İnsan bir şeyi murad ederken, bu iradesi nasıl harekete geçiyor?
İrade etme iradesi nereden geliyor?
Acaba bu irade, bir ucundan Allah'ın iradesine temas etmeseydi, insan irade etmiş olabilir miydi?
İbn Abbas'tan:
Sen Allah'ı gözet ki, Allah da seni gözetsin, Allah'ı gözet ki, O'nu önünde bulasın. İsteyeceğinde Allah'tan iste. Yardım talep edeceğine Allah'tan talep et.
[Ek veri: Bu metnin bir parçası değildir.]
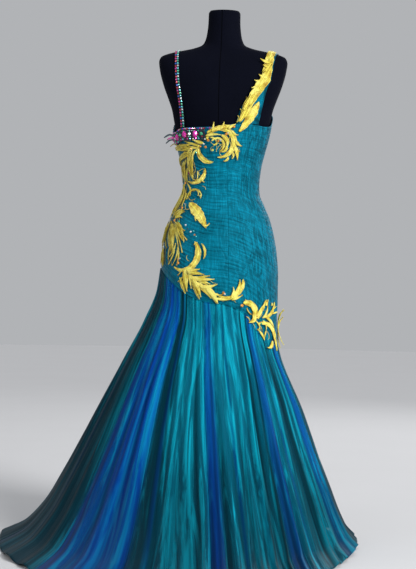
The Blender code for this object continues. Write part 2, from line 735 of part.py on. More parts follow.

İyi bil ki, ümmetin tamamı sana bir şeyle yarar sağlamak için toplansalar, Allah'ın senin için yazmış olduğundan başkasıyla yarar sağlayamazlar. Hepsi birden sana bir şeyle zarar vermek için toplansalar, Allah'ın sana yazmış olduğundan başkasıyla zarar veremezler. Artık kalemler kaldırılmış, sahifeler kurumuştur.
(Tirmizî ve Ahmed. Sahih li-gayrihi)
Diyebiliriz ki, kader konusunda sadece akıl insanı Mutezilî, sadece gönül ise Cebrî yapar. Sufilerin sonunda Cebrî bir kader anlayışına sahip olmaları da bundandır.
Hasan Basrî'den;
Allah'ın kitabında kalbe inşirah vermeyi ya da kalbi daraltmayı zikretmesi;
O'nun kullarına bir rahmetidir ve hikmeti gereği gönül inşirahı hak ettikleri bu amellere bir teşvik, yine O'nun hikmeti gereği kalplerini daraltacak amelleri yapmalarına karşı da bir isteksizlik vermek içindir.
Kur'ân'ı Kerim'e inanan herkes kâinatta bir düzenin, bilinçli bir takdirin ve hesabın olduğunu kabul eder. Hücreden makrokozmoza kadar her şeyde bu bilinçli düzen görülebilir.